Yasa koyucu da, bu hak ihlalini dikkate alarak, 6459 sayılı Kanunun 6. maddesiyle 2942 sayılı Kanunun 10. maddesine eklenen fıkrada (yürürlük tarihi 30.04.2013) kamulaştırma bedelinin tescili için açılan davanın dört ay içinde sonuçlandırılmaması halinde, tespit edilen bedele bu sürenin bitiminden itibaren faiz uygulanmasına ilişkin düzenleme getirmiştir.

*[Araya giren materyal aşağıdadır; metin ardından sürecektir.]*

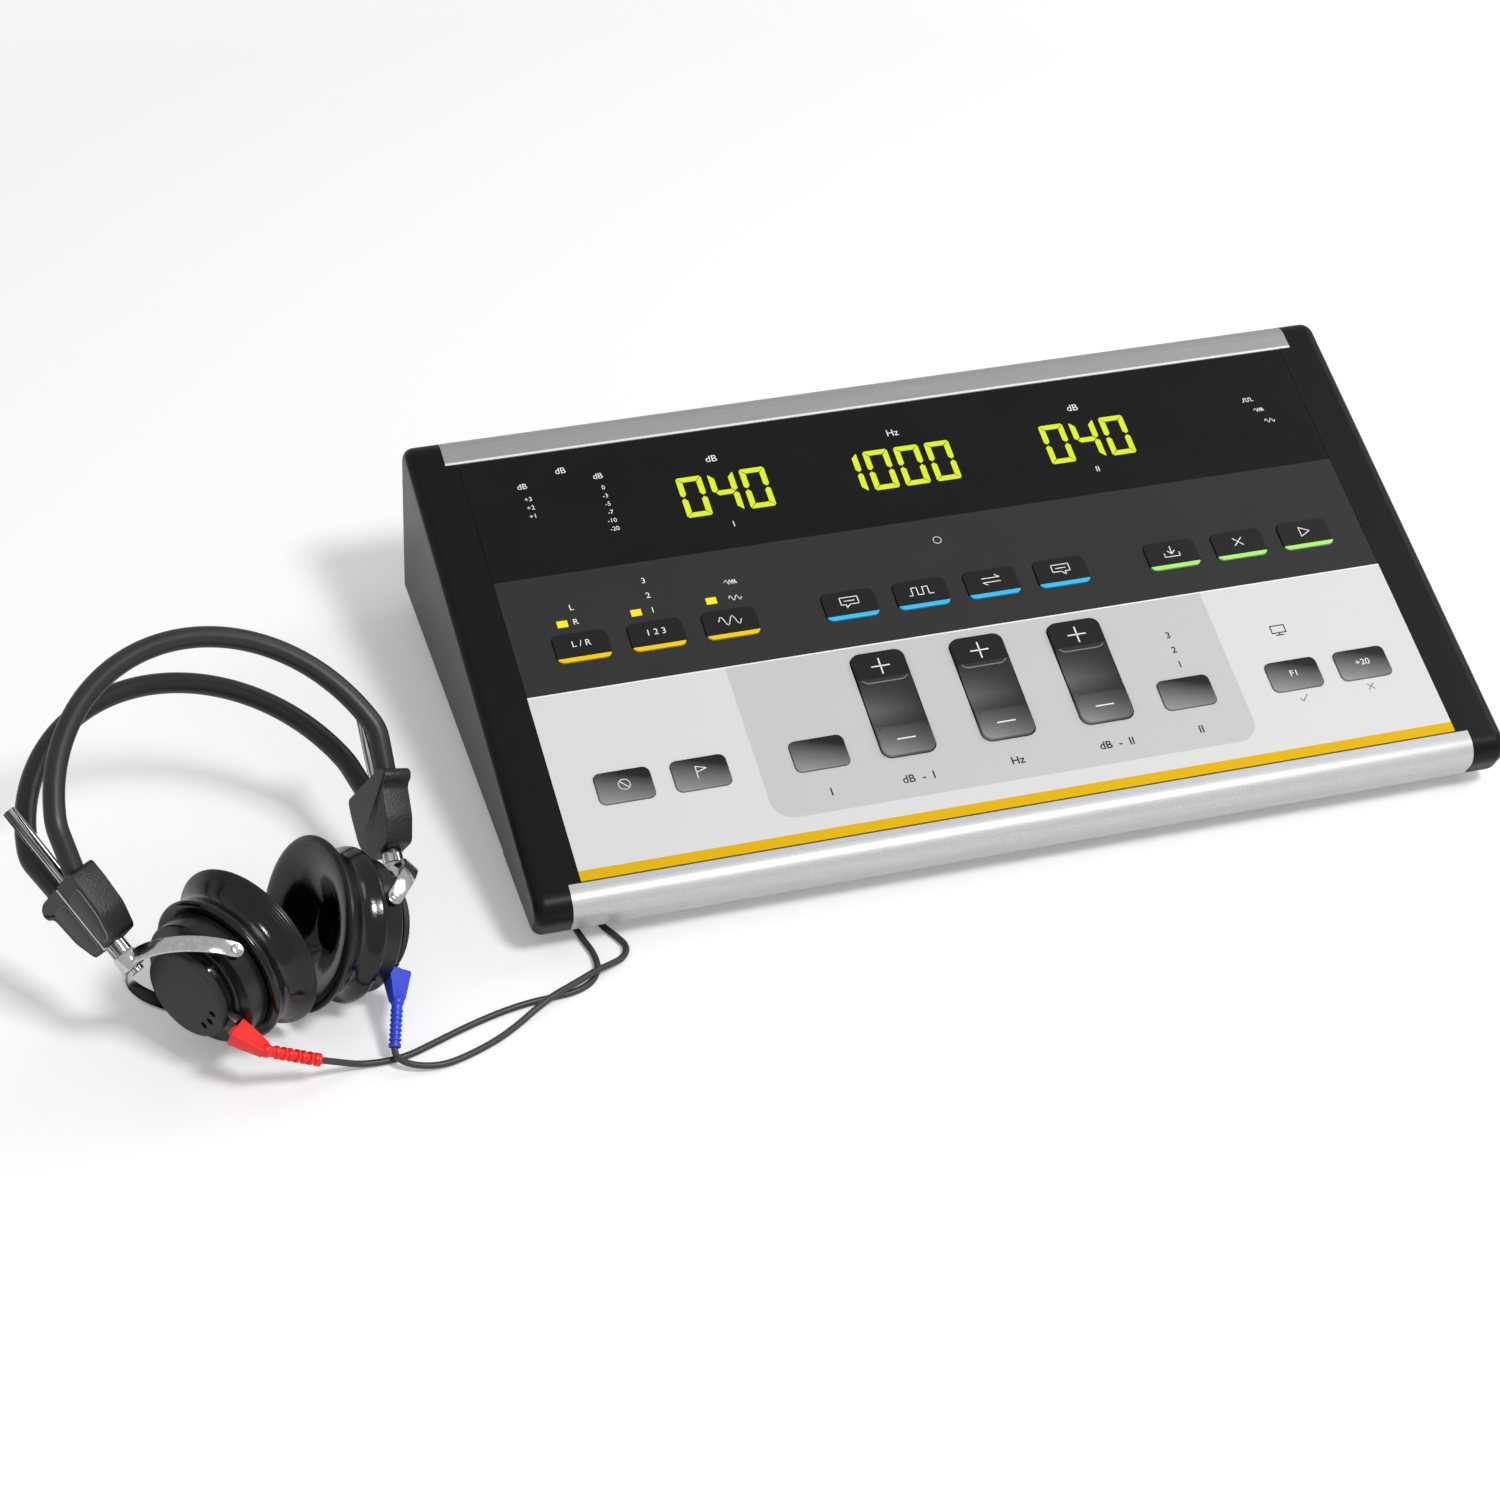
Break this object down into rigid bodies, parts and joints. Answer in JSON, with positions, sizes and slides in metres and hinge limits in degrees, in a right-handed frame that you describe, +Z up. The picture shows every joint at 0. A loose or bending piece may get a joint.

Her ne kadar, getirilen bu faiz hükmü maddi hukuka ilişkin olup, aynı yasanın 29. maddesi gereğince yayımı tarihinden sonra açılacak davalara uygulanması gerekir ise de; 30.04.2013 tarihinden sonra açılacak davalar için yapılan bu düzenleme ile Anayasa Mahkemesinin makul süreyi aşan yargılamanın hak ihlali oluşturduğuna ilişkin kararı birlikte değerlendirildiğinde, 30.04.2013 tarihinden önce açılmış ve henüz kesinleşmemiş kamulaştırma bedelinin tespiti ve tescili davalarında öngörülen dört aylık yargılama süresinin makul süre kabul edilerek, hakkaniyet gereğince taşınmaz malikinin zararının giderilmesi amacıyla dava tarihinden itibaren dört aylık sürenin bittiği tarihten karar tarihine kadar tespit edilen kamulaştırma bedeline faiz uygulanması gerektiğinden hükmün bozulması gerekmiştir.
Bu itibarla yukarıda açıklanan esaslar gözönünde tutulmaksızın yazılı şekilde hüküm tesisi isabetsiz, temyiz itirazları bu nedenlerle yerinde olduğundan kabulü ile hükmün HUMK.nun 428.maddesi gereğince BOZULMASINA, temyiz peşin harçlarının istek halinde temyiz edenlere iadesine, 27.03.2014 gününde oybirliğiyle karar verildi.